Depuis au moins les trois dernières années –qui font aussi l’âge de la présente législature-, l’Algérie a été une véritable ‘’bouilloire ‘’ sociale, ce qui n’a pas trouvé de prolongement ou d’écho dans les ranges de l’Assemblée. La grève des lycée à frôlé les deux mois en 2009. C’était, à proprement parler, une situation d’ ‘’urgence’’ que les représentants du peuples auraient pu et dû étudier séance tenante avec le ministre de l’Éducation. Des analyses et des déclarations de plusieurs parties (presse, partis politiques, personnalités indépendantes,…) s’accordent que les résultats de l’examen du baccalauréat cuvée 2010 seraient loin de correspondre à la réalité. Ils seraient plutôt des résultats ‘’politiques’’ destinés à ‘’pacifier’’ la fronde du monde de l’Éducation. L’APN est restée de marbre devant ces graves insinuations.

La commission d’enquête, on la verra par contre dans un autre domaine, celui de la lutte contre la corruption. Bel idéal, s’il en est. Cependant, l’un des initiateurs même de l’idée, le député Ali Brahimi, souligne dans son texte liminaire les limites objectives de cette action. En effet, se piquer d’un sursaut de patriotisme face aux scandales de la corruption tels que colportés par la presse est certainement une bonne chose.

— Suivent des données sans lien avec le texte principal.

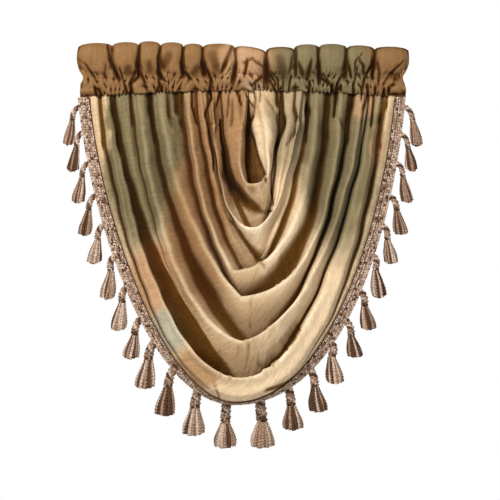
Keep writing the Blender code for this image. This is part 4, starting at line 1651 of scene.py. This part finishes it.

Néanmoins, le caractère trop général de la requête déposée par un vingt-cinq députés se lie les mains par un certain nombre de préalables dont deux son clairement affirmés : ne pas traiter des affaires déjà prises en charge par l’appareil judiciaire et examiner d’une façon trop générale les procédures et les contrat qui peuvent donner lieu à des actes de corruption.

Dans ce domaine, le travail de fond est sans doute de consacrer définitivement l’indépendance de la justice pour enquêter sur les malversations et autres actes de dilapidation des deniers publics.